## begin ROWS
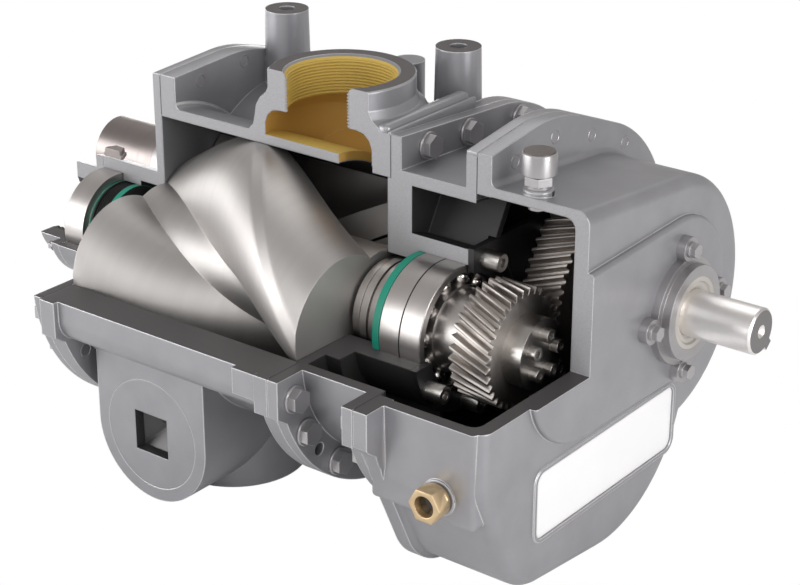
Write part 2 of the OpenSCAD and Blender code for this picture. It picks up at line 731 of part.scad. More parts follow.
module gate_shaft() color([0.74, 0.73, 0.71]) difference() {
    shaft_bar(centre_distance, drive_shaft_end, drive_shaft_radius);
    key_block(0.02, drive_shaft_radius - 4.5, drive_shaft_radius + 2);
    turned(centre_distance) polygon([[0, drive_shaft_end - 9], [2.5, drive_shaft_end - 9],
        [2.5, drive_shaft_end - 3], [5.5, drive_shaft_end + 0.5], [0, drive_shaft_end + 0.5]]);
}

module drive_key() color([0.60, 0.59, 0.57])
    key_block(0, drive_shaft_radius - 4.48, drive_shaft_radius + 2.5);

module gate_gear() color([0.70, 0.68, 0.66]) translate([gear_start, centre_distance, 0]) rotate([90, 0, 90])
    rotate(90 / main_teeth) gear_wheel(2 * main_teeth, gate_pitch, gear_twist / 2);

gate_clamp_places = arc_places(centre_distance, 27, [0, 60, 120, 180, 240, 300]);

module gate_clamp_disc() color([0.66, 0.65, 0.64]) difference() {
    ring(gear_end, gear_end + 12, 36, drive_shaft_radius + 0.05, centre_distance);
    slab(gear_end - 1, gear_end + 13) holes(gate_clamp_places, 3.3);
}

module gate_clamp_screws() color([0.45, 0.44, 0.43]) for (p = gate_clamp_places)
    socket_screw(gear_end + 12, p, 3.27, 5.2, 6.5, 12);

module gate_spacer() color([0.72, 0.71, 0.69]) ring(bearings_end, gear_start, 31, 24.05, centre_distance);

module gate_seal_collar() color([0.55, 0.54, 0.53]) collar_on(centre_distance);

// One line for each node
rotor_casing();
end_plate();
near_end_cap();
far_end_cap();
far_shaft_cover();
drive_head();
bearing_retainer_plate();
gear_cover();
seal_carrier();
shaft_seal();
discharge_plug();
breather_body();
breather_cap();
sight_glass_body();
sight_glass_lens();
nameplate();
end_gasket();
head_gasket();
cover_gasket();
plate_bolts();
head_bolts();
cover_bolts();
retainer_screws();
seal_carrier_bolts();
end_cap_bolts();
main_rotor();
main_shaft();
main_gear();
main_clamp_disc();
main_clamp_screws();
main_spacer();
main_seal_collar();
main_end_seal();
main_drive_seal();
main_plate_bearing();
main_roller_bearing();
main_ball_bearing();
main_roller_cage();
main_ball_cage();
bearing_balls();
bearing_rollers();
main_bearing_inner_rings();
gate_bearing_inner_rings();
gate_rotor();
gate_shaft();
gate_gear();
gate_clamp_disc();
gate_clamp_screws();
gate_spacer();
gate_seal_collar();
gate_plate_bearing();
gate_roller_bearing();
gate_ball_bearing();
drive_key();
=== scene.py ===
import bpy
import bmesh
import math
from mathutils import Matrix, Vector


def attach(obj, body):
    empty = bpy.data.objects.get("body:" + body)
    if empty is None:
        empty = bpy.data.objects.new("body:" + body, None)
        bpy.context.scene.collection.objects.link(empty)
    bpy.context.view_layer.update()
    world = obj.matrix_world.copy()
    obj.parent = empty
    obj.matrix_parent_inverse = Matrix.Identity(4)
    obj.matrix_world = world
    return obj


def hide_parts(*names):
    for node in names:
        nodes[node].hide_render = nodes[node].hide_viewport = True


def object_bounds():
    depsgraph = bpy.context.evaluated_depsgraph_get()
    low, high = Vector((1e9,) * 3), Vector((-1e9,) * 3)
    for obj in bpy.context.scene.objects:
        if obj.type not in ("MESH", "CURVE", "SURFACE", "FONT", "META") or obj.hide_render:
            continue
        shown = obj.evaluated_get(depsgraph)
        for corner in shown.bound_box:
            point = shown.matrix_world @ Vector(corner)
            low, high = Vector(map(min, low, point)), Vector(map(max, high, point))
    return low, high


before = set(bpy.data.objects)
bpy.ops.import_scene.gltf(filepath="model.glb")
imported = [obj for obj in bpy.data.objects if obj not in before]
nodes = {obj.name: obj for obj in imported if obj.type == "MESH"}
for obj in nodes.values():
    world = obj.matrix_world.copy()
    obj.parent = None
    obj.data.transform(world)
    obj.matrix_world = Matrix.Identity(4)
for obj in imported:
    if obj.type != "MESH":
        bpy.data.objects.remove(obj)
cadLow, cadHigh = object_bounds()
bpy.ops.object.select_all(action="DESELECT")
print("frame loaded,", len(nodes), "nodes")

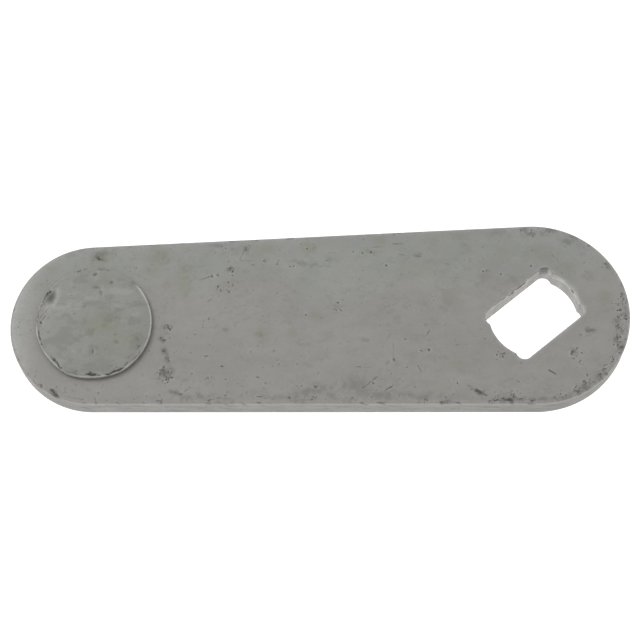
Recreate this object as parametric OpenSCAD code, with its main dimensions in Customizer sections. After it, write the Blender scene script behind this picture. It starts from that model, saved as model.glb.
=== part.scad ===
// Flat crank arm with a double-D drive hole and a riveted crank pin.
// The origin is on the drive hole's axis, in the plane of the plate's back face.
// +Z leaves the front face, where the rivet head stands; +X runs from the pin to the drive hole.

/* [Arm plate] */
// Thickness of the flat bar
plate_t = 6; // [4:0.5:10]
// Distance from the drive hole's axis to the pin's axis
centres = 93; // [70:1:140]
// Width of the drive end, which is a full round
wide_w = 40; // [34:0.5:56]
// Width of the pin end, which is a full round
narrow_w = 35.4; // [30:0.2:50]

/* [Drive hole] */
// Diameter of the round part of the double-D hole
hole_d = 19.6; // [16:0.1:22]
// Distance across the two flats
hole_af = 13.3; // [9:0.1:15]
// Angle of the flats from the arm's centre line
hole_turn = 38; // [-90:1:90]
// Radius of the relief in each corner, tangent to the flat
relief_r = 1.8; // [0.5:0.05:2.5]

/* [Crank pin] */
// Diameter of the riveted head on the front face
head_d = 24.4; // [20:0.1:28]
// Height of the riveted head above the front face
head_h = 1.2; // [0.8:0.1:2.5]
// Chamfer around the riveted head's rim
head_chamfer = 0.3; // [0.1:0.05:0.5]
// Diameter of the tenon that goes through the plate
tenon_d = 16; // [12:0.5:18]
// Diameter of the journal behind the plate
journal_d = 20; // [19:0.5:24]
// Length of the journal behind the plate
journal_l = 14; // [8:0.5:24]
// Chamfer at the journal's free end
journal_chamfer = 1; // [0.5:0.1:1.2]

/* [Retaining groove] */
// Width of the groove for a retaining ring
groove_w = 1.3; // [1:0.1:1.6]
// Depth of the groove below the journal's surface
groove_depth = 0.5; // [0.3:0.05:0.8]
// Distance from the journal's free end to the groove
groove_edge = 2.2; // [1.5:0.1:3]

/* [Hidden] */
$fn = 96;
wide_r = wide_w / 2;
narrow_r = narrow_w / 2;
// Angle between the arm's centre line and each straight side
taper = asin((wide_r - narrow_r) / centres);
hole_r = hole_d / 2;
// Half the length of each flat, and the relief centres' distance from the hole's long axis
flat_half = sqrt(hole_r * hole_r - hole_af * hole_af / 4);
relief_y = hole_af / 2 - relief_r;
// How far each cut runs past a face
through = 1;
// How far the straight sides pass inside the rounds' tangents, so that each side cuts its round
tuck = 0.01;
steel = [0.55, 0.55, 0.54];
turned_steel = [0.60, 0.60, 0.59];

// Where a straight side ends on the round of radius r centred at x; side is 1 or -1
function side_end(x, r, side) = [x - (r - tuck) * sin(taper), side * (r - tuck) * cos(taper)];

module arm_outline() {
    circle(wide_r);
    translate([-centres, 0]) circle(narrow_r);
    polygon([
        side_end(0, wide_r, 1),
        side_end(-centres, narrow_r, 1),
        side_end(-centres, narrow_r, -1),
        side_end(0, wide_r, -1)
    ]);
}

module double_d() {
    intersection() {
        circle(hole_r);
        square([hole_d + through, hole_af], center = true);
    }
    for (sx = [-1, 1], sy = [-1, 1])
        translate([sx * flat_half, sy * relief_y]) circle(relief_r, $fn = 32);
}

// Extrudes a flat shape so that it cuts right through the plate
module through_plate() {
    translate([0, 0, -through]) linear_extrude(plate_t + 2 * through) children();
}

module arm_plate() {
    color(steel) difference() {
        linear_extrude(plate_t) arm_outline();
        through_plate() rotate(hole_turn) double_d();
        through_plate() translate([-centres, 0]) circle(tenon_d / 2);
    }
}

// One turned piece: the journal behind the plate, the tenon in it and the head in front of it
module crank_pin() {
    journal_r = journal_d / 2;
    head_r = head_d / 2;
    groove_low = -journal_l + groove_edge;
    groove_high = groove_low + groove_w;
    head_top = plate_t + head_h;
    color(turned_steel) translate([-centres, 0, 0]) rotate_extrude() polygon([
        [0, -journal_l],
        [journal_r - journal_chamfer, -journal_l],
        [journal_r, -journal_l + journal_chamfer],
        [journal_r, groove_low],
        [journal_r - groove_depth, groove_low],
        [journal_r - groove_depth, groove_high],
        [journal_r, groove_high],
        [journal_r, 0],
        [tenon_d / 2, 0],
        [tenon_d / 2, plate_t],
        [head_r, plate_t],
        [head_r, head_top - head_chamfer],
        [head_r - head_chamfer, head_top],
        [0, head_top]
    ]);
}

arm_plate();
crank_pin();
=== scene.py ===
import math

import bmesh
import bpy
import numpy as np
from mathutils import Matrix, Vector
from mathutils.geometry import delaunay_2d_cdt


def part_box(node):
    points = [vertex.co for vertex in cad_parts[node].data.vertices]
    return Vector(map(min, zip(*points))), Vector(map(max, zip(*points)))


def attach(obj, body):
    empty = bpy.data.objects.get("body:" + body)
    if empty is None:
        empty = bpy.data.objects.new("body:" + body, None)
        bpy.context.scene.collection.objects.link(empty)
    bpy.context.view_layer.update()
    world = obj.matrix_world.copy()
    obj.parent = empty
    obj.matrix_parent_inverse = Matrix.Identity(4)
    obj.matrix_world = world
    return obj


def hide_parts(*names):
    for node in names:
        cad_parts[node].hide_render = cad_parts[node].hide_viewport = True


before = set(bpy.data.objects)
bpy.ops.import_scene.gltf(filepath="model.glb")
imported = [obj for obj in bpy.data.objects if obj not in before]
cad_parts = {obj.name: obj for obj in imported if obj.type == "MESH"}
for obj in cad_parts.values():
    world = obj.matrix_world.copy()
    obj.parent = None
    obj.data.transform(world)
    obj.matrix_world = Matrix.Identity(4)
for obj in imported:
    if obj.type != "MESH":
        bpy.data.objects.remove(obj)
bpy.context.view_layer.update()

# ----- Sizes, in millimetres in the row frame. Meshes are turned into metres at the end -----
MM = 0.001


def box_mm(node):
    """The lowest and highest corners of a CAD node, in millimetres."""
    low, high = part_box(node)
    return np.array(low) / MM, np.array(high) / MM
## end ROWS
■ WORK INSTRUCTIONS ■
Print the lines from the line containing "module gate_clamp_screws() color([0.45, 0.44, 0.43])" to the line containing "shown = obj.evaluated_get(depsgraph)", both ends included, exactly and with nothing added.

■ COMPLETE OUTPUT ■
module gate_clamp_screws() color([0.45, 0.44, 0.43]) for (p = gate_clamp_places)
    socket_screw(gear_end + 12, p, 3.27, 5.2, 6.5, 12);

module gate_spacer() color([0.72, 0.71, 0.69]) ring(bearings_end, gear_start, 31, 24.05, centre_distance);

module gate_seal_collar() color([0.55, 0.54, 0.53]) collar_on(centre_distance);

// One line for each node
rotor_casing();
end_plate();
near_end_cap();
far_end_cap();
far_shaft_cover();
drive_head();
bearing_retainer_plate();
gear_cover();
seal_carrier();
shaft_seal();
discharge_plug();
breather_body();
breather_cap();
sight_glass_body();
sight_glass_lens();
nameplate();
end_gasket();
head_gasket();
cover_gasket();
plate_bolts();
head_bolts();
cover_bolts();
retainer_screws();
seal_carrier_bolts();
end_cap_bolts();
main_rotor();
main_shaft();
main_gear();
main_clamp_disc();
main_clamp_screws();
main_spacer();
main_seal_collar();
main_end_seal();
main_drive_seal();
main_plate_bearing();
main_roller_bearing();
main_ball_bearing();
main_roller_cage();
main_ball_cage();
bearing_balls();
bearing_rollers();
main_bearing_inner_rings();
gate_bearing_inner_rings();
gate_rotor();
gate_shaft();
gate_gear();
gate_clamp_disc();
gate_clamp_screws();
gate_spacer();
gate_seal_collar();
gate_plate_bearing();
gate_roller_bearing();
gate_ball_bearing();
drive_key();
=== scene.py ===
import bpy
import bmesh
import math
from mathutils import Matrix, Vector


def attach(obj, body):
    empty = bpy.data.objects.get("body:" + body)
    if empty is None:
        empty = bpy.data.objects.new("body:" + body, None)
        bpy.context.scene.collection.objects.link(empty)
    bpy.context.view_layer.update()
    world = obj.matrix_world.copy()
    obj.parent = empty
    obj.matrix_parent_inverse = Matrix.Identity(4)
    obj.matrix_world = world
    return obj


def hide_parts(*names):
    for node in names:
        nodes[node].hide_render = nodes[node].hide_viewport = True


def object_bounds():
    depsgraph = bpy.context.evaluated_depsgraph_get()
    low, high = Vector((1e9,) * 3), Vector((-1e9,) * 3)
    for obj in bpy.context.scene.objects:
        if obj.type not in ("MESH", "CURVE", "SURFACE", "FONT", "META") or obj.hide_render:
            continue
        shown = obj.evaluated_get(depsgraph)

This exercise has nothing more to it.